Décembre est donc habituellement un long tunnel que je parcours en apnée, voyant les week-ends arriver avec inquiétude (mais comment vais-je survivre??).
Décembre au fond du trou. Dois-je m’y résigner ?
Et bien cette année, j’ai décidé que non. Cette fois-ci, je vais ponctuer mon mois de décembre en solo d’une multitude de petites joies de saison. Plutôt que de subir, je vais vivre l’Avent, intensément, avec mes moyens, en accueillant la situation qui est la mienne. Je vais cesser de résister à cette réalité qui n’est pas celle dont je rêverais (à savoir des vacances de Pâques ensoleillées et en famille) et vivre pleinement les petits moments qui s’offrent à moi.
Je vais me constituer un kit de survie pour traverser décembre avec sérénité,
comme on ferait une cure de vitamine C pour traverser l’hiver en bonne santé.
– Premièrement, créer dans la maison une atmosphère feutrée, enveloppante, rassurante. Acheter un sapin qui embaume l’atmosphère du salon, et me remplir les narines de cette senteur à la fois douce et piquante. Décorer la maison, avec les enfants, d’une multitude de guirlandes lumineuses.
– Ritualiser l’Avent, avec le calendrier que l’on ouvre chaque soir et les bougies que l’on allume dans la couronne, une de plus chaque semaine, et qui ont le pouvoir inimaginable (merveilleuses bougies de Noël !) de calmer instantanément les enfants.
– Me fixer des pauses cocooning, enroulée sur le canapé dans le plaid moumoute, avec un thé de Noël ou un chocolat chaud à la cannelle, sans oublier les Christmas songs en fond sonore (et les enfants enfermés dans leur chambre avec leurs playmobils, juste pour dix minutes).
– Relire l’Eveil de Mademoiselle Prim de Natalia Sanmartin Fenollera, l’un de mes romans préférés, qui a pour décor un village emmitouflé sous la neige et se déroule dans une atmosphère délicieusement surannée.
– Les soirs de solitude, quand mon Fabuleux rentre tard, visionner un bon film de Noël américain, kitsch à souhait, et dont le synopsis n’a d’autre ambition que de distribuer des paillettes.
– Le dimanche, plutôt que de me forcer à embarquer toute la marmaille dans la voiture pour une sortie en forêt, aller simplement se promener, à pied, quand la nuit tombe, pour regarder la ville illuminée et me délecter des yeux émerveillés de mes enfants. Lancer, quand papa rentre, un bon feu de cheminée, et se réunir en famille pour en écouter les crépitements et en admirer les flammes.
– Cuisiner mes petits plats remonte-moral : tartiflettes, raclettes ou tout autre recette à base de pommes de terre et de fromage.

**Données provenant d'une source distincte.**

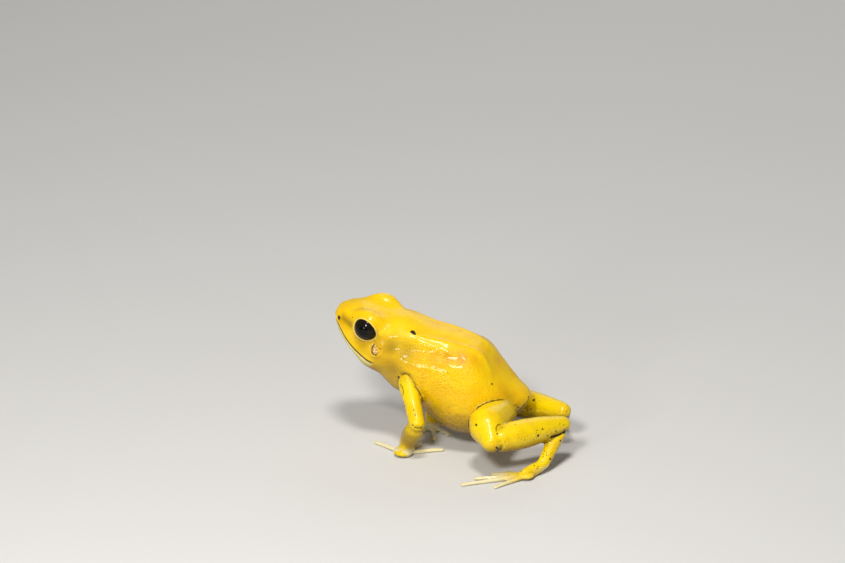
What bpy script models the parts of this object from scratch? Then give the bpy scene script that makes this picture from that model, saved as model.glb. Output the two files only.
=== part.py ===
"""A golden poison frog at life size, standing still on its hands and feet.

The frog faces -X with its back to +Z. Sizes are in millimetres, MM turns them into metres.
Places on the trunk and limbs are measured back and up from the floor under the vent, and the
whole frog is moved at the end so that the origin lies on the floor under its middle.
"""

import math

import bmesh
import bpy
from mathutils import Matrix, Vector
from mathutils.bvhtree import BVHTree

MM = 0.001
GAP = 0.3
UPWARD = Vector((0.0, 0.0, 1.0))
SIDEWAYS = Vector((0.0, 1.0, 0.0))
FRONTWARD = Vector((1.0, 0.0, 0.0))

# How the body is held, in degrees: the head turned to the right and tipped up, the whole
# trunk leaning a little to the left.
HEAD_TURN = 8.0
HEAD_PITCH = 20.0
BODY_LEAN = 5.0
LEAN_HEIGHT = 14.0
TURN_START = -20.0
TURN_END = -28.0

# Head: places are (forward, left, up) from the midpoint between the eyes.
EYES_MIDPOINT = Vector((-34.0, 0.0, 25.4))
EYE_FORWARD = -0.4
EYE_OFFSET = 4.6
EYE_RADIUS = 2.75
LID_THICKNESS = 0.3
EYE_OPENING = (2.4, 2.1)
EYE_GAZE = (0.0, 1.0, 0.2)
EYE_SLANT = 16.0
BROW = (-0.6, 3.8, 0.4)
BROW_RADII = (4.6, 2.7, 3.1)
NOSTRIL = (6.2, 2.7, -1.45)
NOSTRIL_RADIUS = 0.33
EARDRUM = (-4.2, -2.3)
EARDRUM_RADII = (1.1, 1.4)
EARDRUM_RIM = 0.24
EARDRUM_DEPTH = 0.3
NECK = -7.0

# Mouth line from the front to its corner, and the back edge of the jaw below it, as
# (forward, up) places; the lips follow it to an angle each side of straight ahead.
MOUTH = [
    (10.0, -2.15), (7.5, -2.3), (5.6, -2.7), (4.1, -3.4),
    (2.6, -4.1), (0.8, -4.6), (-1.8, -5.05), (-4.3, -5.75),
]
JAW_BACK = [(-4.7, -7.6), (-5.6, -13.0)]
LIP_RADIUS = 0.38
LIP_SUNK = 0.45
LIP_TAPER = 0.6
LIP_CENTRE = 1.0
LIP_REACH = 128.0
LIP_STEPS = 18
BLOCK_REACH = 12.0
SIDES = {"left": 1.0, "right": -1.0}

# Limbs: (share of the length, half width, half height) from root to end.
UPPER_ARM = [(0.0, 2.2, 2.2), (0.5, 1.85, 1.85), (1.0, 1.75, 1.75)]
FOREARM = [(0.0, 1.6, 1.6), (0.3, 2.1, 2.1), (0.65, 2.1, 2.0), (1.0, 1.7, 1.5)]
WRIST = [(0.0, 1.7, 1.5), (1.0, 1.7, 1.3)]
UPPER_THIGH = [(0.0, 3.0, 3.0), (0.5, 3.6, 3.4)]
LOWER_THIGH = [(0.0, 4.1, 4.0), (0.55, 3.4, 3.4), (1.0, 2.35, 2.35)]
SHIN = [(0.0, 2.2, 2.2), (0.3, 3.15, 3.15), (0.65, 2.85, 2.85), (0.85, 2.3, 2.3), (1.0, 1.8, 1.8)]
TARSUS = [(0.0, 1.75, 1.75), (0.45, 1.6, 1.6), (1.0, 1.3, 1.2)]
SOLE = [(0.5, 1.35, 1.0), (1.0, 1.5, 0.8)]

# How the end of a limb is rounded: (distance beyond the last row, share of its width).
END_ROWS = [(1.0, 0.02), (0.71, 0.71)]

# Palm and ball of the foot: radius and half height.
PALM_SIZE = (2.1, 0.95)
BALL_SIZE = (1.8, 0.8)

# Fingers and toes: how far from the middle of the palm they start, and (share of length,
# half width, half height) from root to tip, with a small disc at the tip.
DIGIT_START = 0.9
DIGIT = [
    (0.0, 0.6, 0.55), (0.4, 0.48, 0.46), (0.75, 0.42, 0.38),
    (0.88, 0.52, 0.34), (0.96, 0.62, 0.3),
]

# Finishes: colour, roughness, and which part has which.
FINISHES = {
    "body_yellow": ((0.9, 0.56, 0.01), 0.35),
    "limb_yellow": ((0.86, 0.62, 0.02), 0.35),
    "digit_cream": ((0.8, 0.66, 0.2), 0.4),
    "eye_black": ((0.01, 0.008, 0.006), 0.08),
}
FINISH_OF = {
    "head": "body_yellow", "lower_jaw": "body_yellow", "torso": "body_yellow", "eye": "eye_black",
    "upper_arm": "limb_yellow", "forearm": "limb_yellow", "hand": "digit_cream",
    "thigh": "limb_yellow", "shin": "limb_yellow", "foot": "digit_cream",
}

# How finely the shapes are divided: points round a section, rings from one row to the next.
TRUNK_SIDES = 30
TRUNK_RINGS = 2
LIMB_SIDES = 14
LIMB_RINGS = 2
DIGIT_SIDES = 10
LIP_SIDES = 8
PAD_RINGS = 8
EYE_SHAPE = (20, 12)
LID_SHAPE = (16, 10)
SMALL_SHAPE = (10, 8)
RIM_STEPS = 16
RIM_SIDES = 6
WELD = 0.0002
SMOOTH_ANGLE = 40.0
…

– Et enfin, me coucher à 21h30, pour le plaisir de retrouver ma couette douillette, me lover contre ma bouillotte vivante (mon mari), et pouvoir me lever le lendemain sans trop de souffrances.
De la douceur. Du temps au ralenti.
Slow down, dirait Laurent Voulzy. Ne pas forcer, ne pas essayer d’en faire trop. Prendre pitié de moi-même, accepter ma fatigue et mon besoin de calme.
Slow down. C’est décembre. La nature ralentit. Ralentis aussi. Prends soin de toi avant tout. Et traverse l’hiver en soignant ta vie intérieure comme la vie à l’intérieur de ta maison.